Within days, the Inspector‑General of Police deployed specialised tactical and intelligence teams to Ori ire Local Government Area. By early June, surveillance helicopters of the police and military had narrowed down the forest location where the victims were believed to be held, but authorities remained cautious about launching a direct assault due to the large number of young children among the hostages. Security sources later told The Punch that the abductors had demanded the release of high‑profile Ansaru commanders, Mahmud Muhammad Usman and his deputy Mahmud al‑Nigeri, as a condition for freeing the captives. Officials said the deadlock over this demand was the primary reason rescue efforts had stalled. A presidency source added that the Oyo attack had been coordinated with a simultaneous school abduction in Borno State to maximize bargaining pressure on the government.

== Protests and teachers’ strike ==
The Nigeria Union of Teachers (NUT) declared an indefinite strike effective 1 June 2026, demanding the immediate and safe release of the abducted pupils and teachers. Public primary and secondary schools across Oyo State were shut in compliance with the union directive. On 2 June, hundreds of teachers staged a solidarity rally in Ikeja, Lagos, carrying placards reading “End the religion of fear in our schools” and “Let teachers teach in peace”. Similar protests were held in Oyo and Ogun States, where civil society groups and residents also called for stronger security measures.

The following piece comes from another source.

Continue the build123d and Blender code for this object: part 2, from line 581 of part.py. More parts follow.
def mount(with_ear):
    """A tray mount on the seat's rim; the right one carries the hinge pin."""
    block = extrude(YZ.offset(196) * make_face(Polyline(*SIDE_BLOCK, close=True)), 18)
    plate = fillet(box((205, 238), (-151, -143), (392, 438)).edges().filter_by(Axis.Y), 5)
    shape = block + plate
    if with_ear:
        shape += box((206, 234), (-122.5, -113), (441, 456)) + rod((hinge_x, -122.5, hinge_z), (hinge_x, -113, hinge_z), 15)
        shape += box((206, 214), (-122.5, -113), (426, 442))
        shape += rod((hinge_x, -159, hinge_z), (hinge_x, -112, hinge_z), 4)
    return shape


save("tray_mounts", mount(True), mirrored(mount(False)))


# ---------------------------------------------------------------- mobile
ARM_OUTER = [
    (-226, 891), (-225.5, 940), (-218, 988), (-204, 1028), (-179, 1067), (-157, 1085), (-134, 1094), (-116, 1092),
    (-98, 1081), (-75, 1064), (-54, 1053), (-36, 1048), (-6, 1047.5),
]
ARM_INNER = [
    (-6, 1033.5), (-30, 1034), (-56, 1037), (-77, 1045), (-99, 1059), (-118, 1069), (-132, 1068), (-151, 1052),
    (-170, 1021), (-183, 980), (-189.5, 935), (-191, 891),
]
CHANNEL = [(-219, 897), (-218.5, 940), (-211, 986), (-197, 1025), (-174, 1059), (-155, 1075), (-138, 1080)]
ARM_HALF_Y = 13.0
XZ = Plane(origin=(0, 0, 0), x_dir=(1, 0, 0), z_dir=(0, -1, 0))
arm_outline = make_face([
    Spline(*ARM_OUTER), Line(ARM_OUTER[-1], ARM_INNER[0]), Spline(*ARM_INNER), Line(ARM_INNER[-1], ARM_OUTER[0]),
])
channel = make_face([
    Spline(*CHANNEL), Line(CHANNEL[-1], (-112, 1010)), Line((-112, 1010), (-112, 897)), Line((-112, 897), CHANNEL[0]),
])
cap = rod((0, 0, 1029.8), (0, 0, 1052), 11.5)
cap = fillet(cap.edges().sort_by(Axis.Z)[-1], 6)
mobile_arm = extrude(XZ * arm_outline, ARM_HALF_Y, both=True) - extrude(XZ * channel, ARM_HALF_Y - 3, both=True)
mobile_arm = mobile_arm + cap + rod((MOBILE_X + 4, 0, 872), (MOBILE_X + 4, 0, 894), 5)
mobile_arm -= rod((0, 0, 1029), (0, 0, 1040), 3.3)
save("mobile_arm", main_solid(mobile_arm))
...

=== Rejection of palliatives and community reaction ===
During the federal delegation’s visit on 31 May, officials brought rice and cash donations for the affected families. In an emotional confrontation, the women of Yawota rejected the items, shouting “We don’t want money. It is our children we want”. The Baale of Yawota later explained that the parents had delivered a clear message: no amount of relief could replace the safe return of their loved ones. The incident drew widespread criticism on social media, with many Nigerians accusing the government of responding to national tragedies with palliatives instead of sustainable solutions.

== Demands of the kidnappers ==
On 5 June 2026, the Leadership and AllAfrica news platform reported that the kidnappers had escalated their demands, now requiring a ransom of ₦1 billion (approximately US$1.2 million) to be paid into a Republic of Benin bank account, two Hilux vehicles, and the release of suspected associates held in Oyo. More significantly, they were also demanding the implementation of Sharia law in Oyo State as a condition for freeing the captives. The Oyo State House of Assembly rejected any negotiations with the abductors, insisting instead on intensified rescue operations.

== Aftermath ==
As of early June 2026, the victims remained in captivity. The difficult forest terrain, the presence of young children among the hostages, and the abductors’ demand for the release of high‑profile Ansaru commanders continued to hamper security efforts. The United Nations Resident and Humanitarian Coordinator in Nigeria, Mohamed Malick Fall, called on 4 June 2026 for the immediate and safe release of the abducted persons, describing the incident as a grave threat to education and child protection in the country.

On 10 July, president Bola Tinubu's spokesman announced that all the kidnapped pupils and teachers have been rescued. Eight of abductors have been arrested.